« Ненаглядная моя, сегодня газеты разнесли по всему Союзу долгожданную радостную весть о прорыве кольца блокады вокруг Ленинграда, весть, которую я имел в виду в предыдущем письме…
На этом мне неожиданно пришлось прервать письмо и срочно уехать. Сейчас 21.01.43. Только что вернулся. На столе меня ждет твое письмо. Взял в руку — сердце болезненно сжалось: давно в конверте не лежал такой жалкий листок бумаги. Вскрыл — болезненное предчувствие чего-то недоброго оправдалось. Это твоя записка от 14.01.
Читать такие строчки, когда за спиной двадцать — двадцать пять дней, в течение которых пришлось участвовать в решении судьбы Ленинграда — выше моих сил. Первый раз за время всей войны я жалею, что тебе не пришлось хоть пять минут побыть в таком пекле, какое было здесь, когда земля стонет, раздираемая мириадами осколков и пуль, а голоса рядом лежащего человека не слышно в адском концерте разрывов. Да к чему это? Все это можно понять только пережив!
А ты пишешь черт знает о каких то «их». Никто в жизни никогда не оскорблял меня так, как родная супруга. Пишу, а у самого руки дрожат от обиды! Или ты думаешь, что с моей должностью приходится сидеть в тиши и тепле? Ты не хочешь понять, почувствовать, что значит в таких условиях иметь всегда с собой вещевой мешок, в котором ничего нет, кроме твоих писем. И никогда не поймешь, что значит здесь хранить их свято, все до единого с первых дней войны, — это действительно посложнее бактериальных культур...

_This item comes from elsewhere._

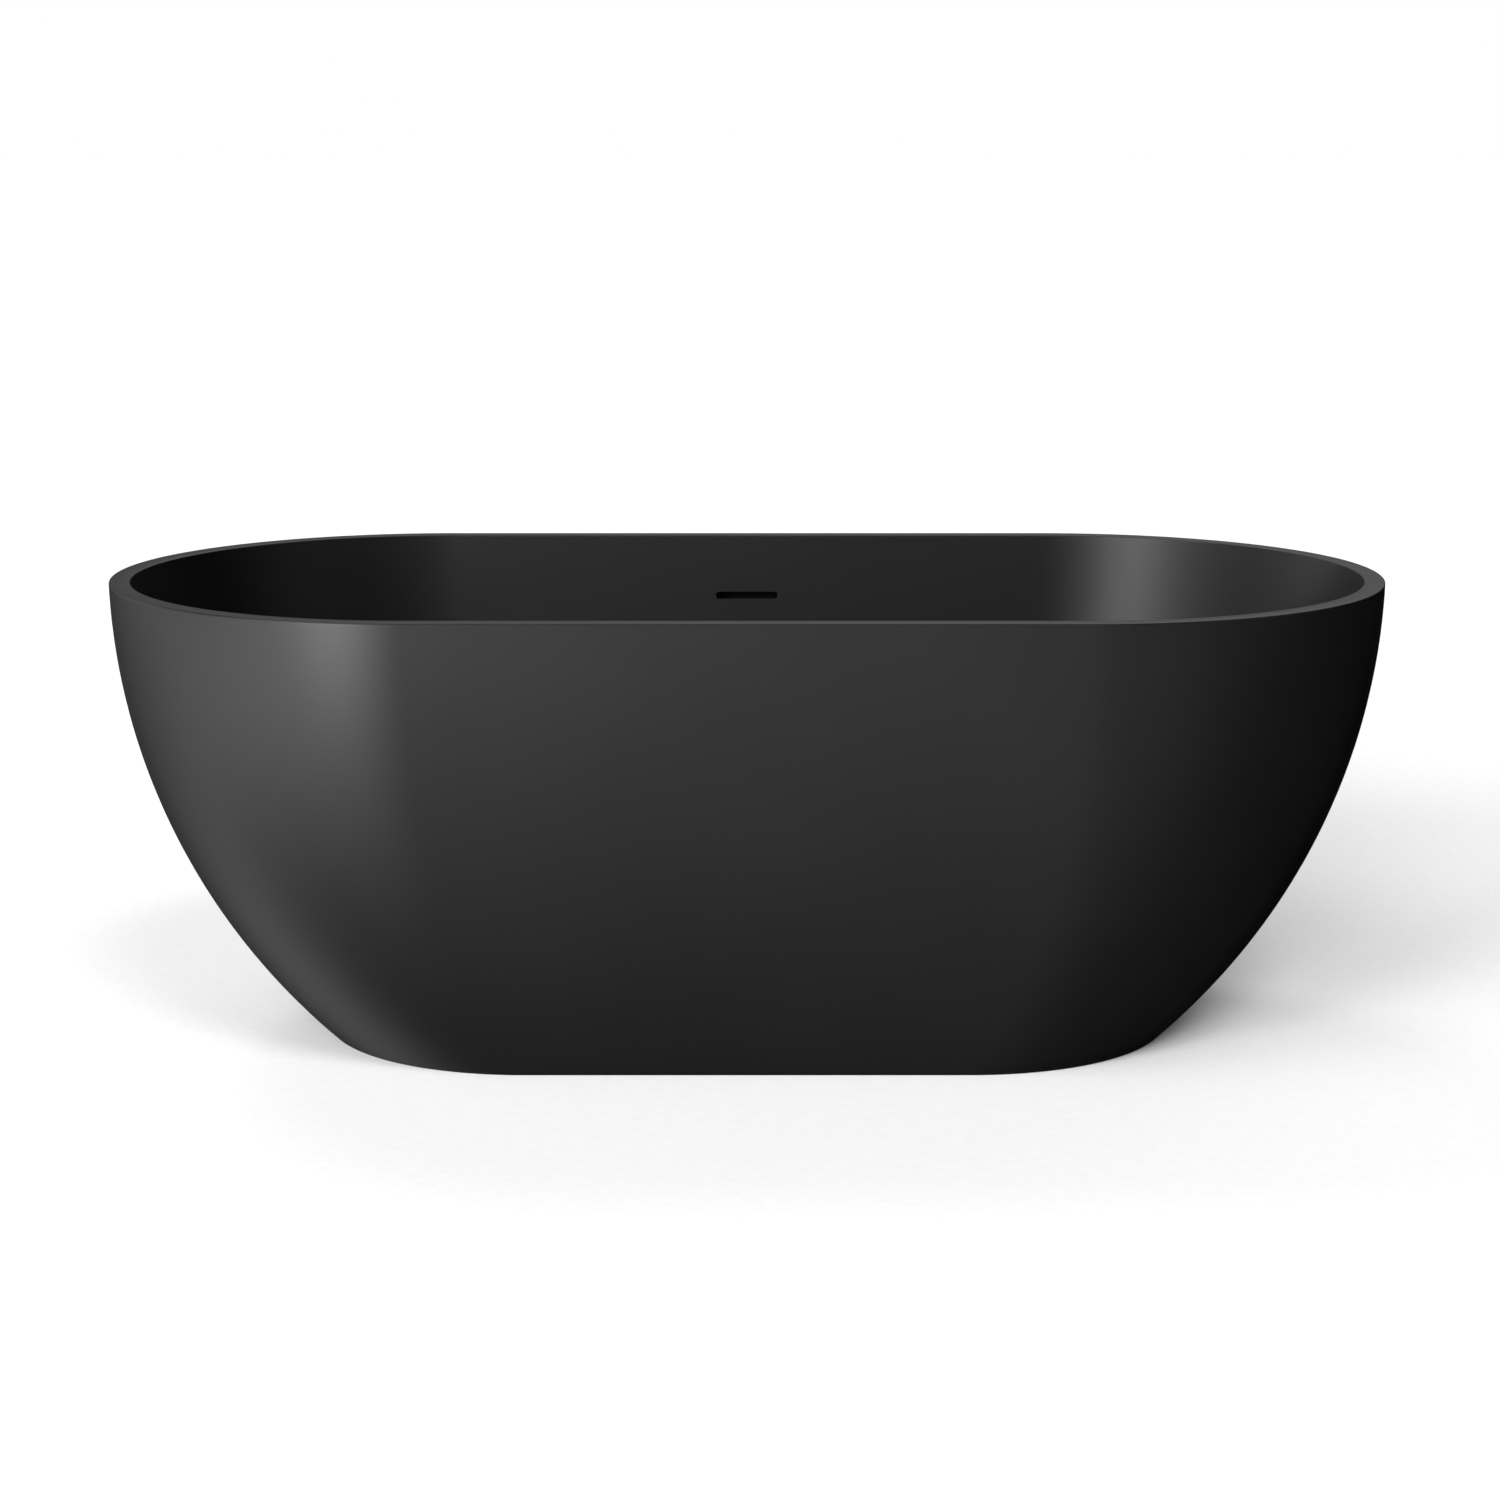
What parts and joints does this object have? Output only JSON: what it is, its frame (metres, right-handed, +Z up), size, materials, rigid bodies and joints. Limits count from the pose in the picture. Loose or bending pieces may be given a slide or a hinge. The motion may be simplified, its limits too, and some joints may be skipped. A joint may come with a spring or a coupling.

Неискренность — после того, как я пишу тебе о всем, о чем я при желании мог бы и умолчать. Тебе ненавистна моя фамилия: сначала «будущая» супруга, теперь — Батуева. Что ж … Если я останусь жить, то надеюсь, что смогу идти в жизни с поднятой головой, с сознанием, что ничем не запятнал своей чести в течение годов священной войны. Нет, нет, — ничего этого ты не понимаешь, не хочешь понять. Для тебя ничего на свете не существует, кроме этих грязных «их». Как противно, плоско…».